VfB fehlt Erstliga-Klasse – Spuck-Attacke aus Frust

Stuttgart – Die Spuck-Attacke bildete den Tiefpunkt in all dem Stuttgarter Frust. Das schwache Auftreten beim 0:1 gegen Bayer Leverkusen zerrte an den Nerven.

Bei Santiago Ascacibar entlud sich die Anspannung in einem fatalen Aussetzer. Kurz vor Schluss spuckte der Argentinier in Richtung des Siegtorschützen Kai Havertz – und sorgte damit für einen Aufreger. «Solche Leute braucht man nicht in der Bundesliga», schimpfte Bayer-Fußballprofi Kevin Volland bei Sky.

Ascacibar bekam die Rote Karte und ließ sich nicht so schnell beruhigen. Schiedsrichter Tobias Stieler stellte sich dazwischen, doch der VfB-Profi griff Havertz noch ins Gesicht. «Wenn er ihn bespuckt hat, geht das gar nicht», sagte VfB-Coach Markus Weinzierl.

Der 44-Jährige wirkte noch mitgenommen, als er davon sprach, dass der Mittelfeldspieler dem VfB im Abstiegskampf einen Bärendienst erwiesen habe: «So etwas darf nicht passieren, auch wenn die Situation noch so unbefriedigend ist. Du musst deine Emotionen im Griff haben».

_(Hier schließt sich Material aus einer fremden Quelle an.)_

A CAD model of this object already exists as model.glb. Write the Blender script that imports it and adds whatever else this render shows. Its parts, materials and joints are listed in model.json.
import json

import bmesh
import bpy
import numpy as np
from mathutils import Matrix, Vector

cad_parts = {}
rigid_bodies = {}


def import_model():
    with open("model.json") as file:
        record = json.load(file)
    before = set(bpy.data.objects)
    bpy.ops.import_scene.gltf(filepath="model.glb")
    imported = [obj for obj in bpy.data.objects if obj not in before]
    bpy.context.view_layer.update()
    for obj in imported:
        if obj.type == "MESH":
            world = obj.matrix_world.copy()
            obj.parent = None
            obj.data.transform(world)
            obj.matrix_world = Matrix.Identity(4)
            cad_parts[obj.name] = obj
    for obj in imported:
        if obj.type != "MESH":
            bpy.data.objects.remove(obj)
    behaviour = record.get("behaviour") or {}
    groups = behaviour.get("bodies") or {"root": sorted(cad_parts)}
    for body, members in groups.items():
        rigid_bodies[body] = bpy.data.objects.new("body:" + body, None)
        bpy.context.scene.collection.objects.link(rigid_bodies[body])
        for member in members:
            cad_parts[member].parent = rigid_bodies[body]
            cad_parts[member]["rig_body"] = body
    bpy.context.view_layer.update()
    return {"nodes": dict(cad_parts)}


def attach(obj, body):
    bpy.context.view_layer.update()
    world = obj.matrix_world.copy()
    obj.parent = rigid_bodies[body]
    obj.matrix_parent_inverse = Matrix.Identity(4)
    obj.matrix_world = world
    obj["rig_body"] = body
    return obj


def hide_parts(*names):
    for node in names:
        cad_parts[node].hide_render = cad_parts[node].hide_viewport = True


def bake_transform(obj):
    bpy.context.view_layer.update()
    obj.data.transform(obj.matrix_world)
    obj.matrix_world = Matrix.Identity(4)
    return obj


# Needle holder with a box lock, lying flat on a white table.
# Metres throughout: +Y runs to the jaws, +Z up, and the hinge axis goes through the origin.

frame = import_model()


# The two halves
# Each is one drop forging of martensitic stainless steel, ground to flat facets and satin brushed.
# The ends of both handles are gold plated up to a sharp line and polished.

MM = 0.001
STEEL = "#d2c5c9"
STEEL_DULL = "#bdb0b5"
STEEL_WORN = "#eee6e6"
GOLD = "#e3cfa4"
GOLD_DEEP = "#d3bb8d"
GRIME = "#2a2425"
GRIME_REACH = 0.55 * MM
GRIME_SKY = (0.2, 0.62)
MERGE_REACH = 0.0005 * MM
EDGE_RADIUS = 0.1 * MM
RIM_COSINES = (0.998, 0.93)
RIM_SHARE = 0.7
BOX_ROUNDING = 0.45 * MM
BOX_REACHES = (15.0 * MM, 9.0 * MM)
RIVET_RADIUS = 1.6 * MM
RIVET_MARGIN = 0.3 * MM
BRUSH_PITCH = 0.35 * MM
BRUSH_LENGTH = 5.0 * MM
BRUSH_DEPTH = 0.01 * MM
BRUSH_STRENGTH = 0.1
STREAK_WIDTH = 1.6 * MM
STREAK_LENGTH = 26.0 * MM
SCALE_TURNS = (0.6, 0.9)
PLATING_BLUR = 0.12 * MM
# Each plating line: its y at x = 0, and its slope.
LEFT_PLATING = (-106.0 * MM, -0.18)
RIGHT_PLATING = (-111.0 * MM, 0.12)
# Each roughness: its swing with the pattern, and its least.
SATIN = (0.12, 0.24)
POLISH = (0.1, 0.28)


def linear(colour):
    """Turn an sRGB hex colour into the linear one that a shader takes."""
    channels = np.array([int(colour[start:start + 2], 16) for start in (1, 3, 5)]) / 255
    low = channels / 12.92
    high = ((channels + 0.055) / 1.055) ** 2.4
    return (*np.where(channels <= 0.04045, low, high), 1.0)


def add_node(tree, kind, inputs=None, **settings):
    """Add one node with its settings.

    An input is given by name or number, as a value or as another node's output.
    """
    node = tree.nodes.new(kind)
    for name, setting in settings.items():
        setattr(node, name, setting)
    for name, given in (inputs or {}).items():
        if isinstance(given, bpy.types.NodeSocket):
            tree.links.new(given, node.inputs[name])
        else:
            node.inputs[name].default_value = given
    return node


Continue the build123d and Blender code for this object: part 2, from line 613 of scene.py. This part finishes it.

Ascacibar gilt als Kämpfer, der mit dem Herzen dabei ist, führt in der Bundesliga mit zehn Gelben Karten in dieser Saison aber auch eine unrühmliche Statistik an. Wie lange er nun aussetzen wird, dürfte Anfang der Woche bekannt werden. Das Abstiegsduell in Augsburg am Samstag muss der VfB ohne ihn gewinnen. «Fünf Spiele sollte er gesperrt sein», forderte Bayer-Torhüter Lukas Hradecky.

Auch Leverkusens Trainer Peter Bosz fand deutliche Worte. «Das ist das Schlimmste, was man machen kann», monierte er. Rudi Völler, der einst bei der WM 1990 vom Niederländer Frank Rijkaard selbst bespuckt worden war, hielt sich dagegen zurück. «Ich will da nichts provozieren. Stuttgart hat genug Probleme», sagte der seit Samstag 59 Jahre alte Bayer-Geschäftsführer Sport.

Die Probleme des VfB werden an den Zahlen deutlich. Aus den vergangenen 14 Spielen holte Stuttgart nur einen Sieg. Die 18. Niederlage am 29. Bundesliga-Spieltag verschärfte die Gefahr, am Saisonende direkt abzusteigen. Nur drei Punkte trennen die Schwaben vom Tabellen-17. Nürnberg. Die Chancen, die Relegation abzuwenden, sind auf maximal fünf Spiele geschrumpft. Und mit dem nun fünften Platzverweis macht sich das Team das Leben zusätzlich schwer. Nur das ebenfalls enttäuschende Schalke kam Samstag auf die gleiche Anzahl.

VfB-Präsident Wolfgang Dietrich schlug auf der Tribüne leidend die Hände vors Gesicht. Die Fans quittierten den Auftritt am Ende mit Pfiffen und forderten weiterhin den Abschied des Präsidenten. Mit dem neuen VfB-Sportdirektor Sven Mislintat will VfB-Sportvorstand Thomas Hitzlsperger die Zukunft planen. Ob die in der 2. Liga sein wird, ist offener denn je. Die Stuttgarter Offensive war vor 53 657 Zuschauern jedenfalls nicht erstligareif. «Defensiv strukturiert agieren, ist die Basis. Aber das reicht alleine nicht», klagte Weinzierl.

Insbesondere weil sich seine Elf mit individuellen Fehlern immer wieder selbst zermürbt. Der genesene Routinier Gonzalo Castro verursachte mit einem Foul an der Strafraumgrenze an Kevin Volland einen vermeidbaren Foulelfmeter. Havertz verwandelte cool zum einzigen Treffer des an Höhepunkten armen Spiels (64. Minute).

Mit seinem Platzverweis halste Ascacibar Trainer Weinzierl zudem ein weiteres Problem auf. Denn im defensiven Mittelfeld fehlen die Alternativen: Dennis Aogo und Kapitän Christian Gentner sind momentan verletzt. In Augsburg wird der Coach erneut umstrukturieren müssen. Die Partie bei den bayrischen Schwaben habe Endspiel-Charakter, warnte Weinzierl: «Wenn wir 15. werden wollen, müssen wir gewinnen.»